The court’s opinion also contains an interesting analysis of Chevron deference, i.e., the administrative law doctrine that requires courts to defer to certain classes of agency interpretations of ambiguous statutes. Here, the environmentalists objected to the Service’s interpretation of Section 120’s “significant” criterion, which the agency interpreted to mean (variously) “meaningful,” “not insignificant,” and “not meaningless,” as opposed to something akin to “having a great/large/unusually high impact.” The court determined that the Service’s interpretation (at the recondite Chevron step zero) was at least eligible for deference, notwithstanding that it was a “one-off” interpretation produced solely in the context of this Section 120 authorization (as opposed to governing all Section 120 authorizations). Next, the court determined (at Chevron step one) that Section 120 is ambiguous. Finally, the court held (at Chevron step two) that the Service’s interpretation was reasonable. Notably, the court rejected the environmentalists’ argument that Section 120 imposes an ESA-like standard of “jeopardy” to the continued existence of the species.
Having determined that the agency complied with the Ninth Circuit’s explanation dictate, and had appropriately identified the relevant legal standard, the court upheld the agency’s application of Section 120 to the Bonneville Dam sea lions. Essentially, the court was satisfied with the agency’s quantification and qualification of the threats of sea lion predation and their impacts on the salmonid populations. (The court also made short work of the environmentalists’ ESA and NEPA claims).

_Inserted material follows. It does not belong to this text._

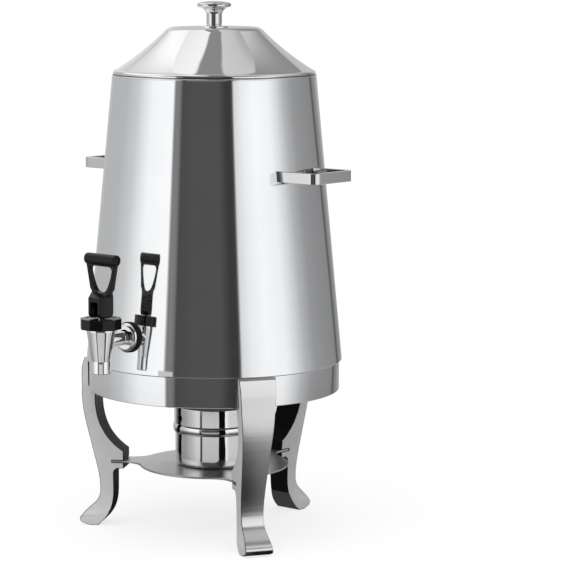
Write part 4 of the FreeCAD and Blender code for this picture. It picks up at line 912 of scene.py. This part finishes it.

In some respects, this was a relatively easy case of reconciling conflicting wildlife protection mandates, in that the Marine Mammal Protection Act provides a clear mechanism for resolving such conflicts. Much more difficult to resolve would be the conflicts among ESA-protected species. Given that some pinnipeds are so protected, and undoubtedly enjoy a salmon repast as much as their California sea lion cousins, it would not be surprising to see soon a court forced to resolve that much more challenging statutory conflict.